Он нагибается за глиной, и на мгновенье открывается глыбастая голова. Она как бы выходит из мрака. <…> А Маадим тихонько насвистывает:
Кто идет тропой крутой…
Он пятится к двери, пока не натыкается на мою кровать. Он садится мне на ноги. Мне больно, но я не шевелюсь. Маадим смотрит на свою работу, безжалостно улыбаясь. Подходит к станку и рассекает голову на части. Не сминает в ком, не охлестывает тряпками, а разрезает ладонью, ставшей твердой, как нож. <…> Бугристая голова поднимается над ним. Какая-то рука тянется ввысь, огромная, нечеловечески тяжелая рука. А он все лепит. Отбежал в угол, глянул и, словно боясь самого себя, быстро прикрыл мокрыми тряпками [Эгарт 1937: 144–145]. <…> Обломок луны, красный и тусклый, ползет над крышами. Я вылезаю из моего убежища, припадая на ушибленную ногу. И вдруг… Озаренная луной, подняв неимоверную руку, надвигается лобастая голова. Темны провалы глазниц, и тяжелая рука грозит кому-то. Луна заходит за расщепленный кипарис у школы – я узнаю обломок, который так старательно прятал Маадим. Маадим – искатель тропы крутой. <…> Сумрачный глыбастый лоб, узлы едва намеченных пальцев и подбородок… Какое-то движение уже потрясало тяжелый гранит, какое-то слово рвалось и в каменной косности, и подбородок, выступавший клинком, говорил, что слово это – железное слово [Эгарт 1937: 169].

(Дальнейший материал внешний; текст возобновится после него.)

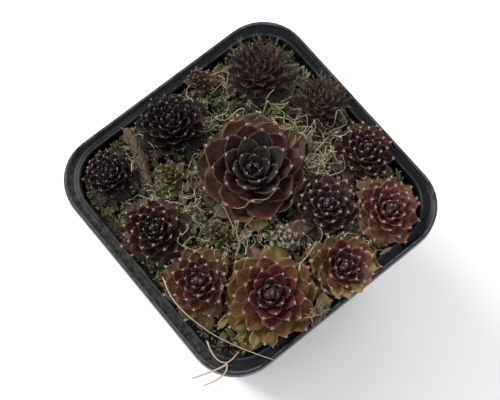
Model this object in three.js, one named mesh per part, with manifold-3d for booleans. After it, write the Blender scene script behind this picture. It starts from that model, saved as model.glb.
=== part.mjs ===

<…> Авивит осторожно разглядывала изваяние. Кажется, она робела.
– Это… хорошо, – сказала она неуверенно, – это по-другому, но – хорошо.
Маадим все еще молчал. Капелька пота катилась со лба.
– Это… – Авивит, машинально подражая изваянию, подняла и сжала руку: – Тебе нужно… – Она посмотрела на Маадима и поняла, что сейчас ему ничего не нужно. Он закрывал лицо руками. Нет! он не плакал. Он прятал свою радость от нас. Такой гордый. А через неделю, проснувшись утром, я видел, как стаскивал Маадим голову со станка и волочил в угол за кроватью. Больше он к ней не прикасался [Эгарт 1937: 173–174].
Изваяние и акт ваяния подражают мифологии творения в книге Бытия и в Евангелии от Иоанна, с фоновыми отсылками к легенде о Големе и мифам о боге, демиурге или мудреце, создающем и разрушающем миры и существа. Произведение представлено в различных ипостасях: материя (глина, мрак, хаос), слово (включая и связанные с ним откровение, экспрессию, жест – то есть смысл, порядок, космос), иллюзия (сюрреалистический лунный образ, превращение случайного сочетания материальных объектов в символ, икону, божественный лик). Творение совершает полный космогонический цикл; прах, в который творец вдохнул жизнь, снова превращается в прах; очередной фаустовский эксперимент терпит неудачу Этим дискредитируется не само божество, но языческая попытка сотворить кумира, которая рассказчика и завораживает, и пугает, и на которую он взирает с симпатией и с известной долей снисхождения. Он позволяет себе добродушно посмеиваться над Маадимом, «искателем тропы крутой», ведь сам-то он эту тропу уже нашел.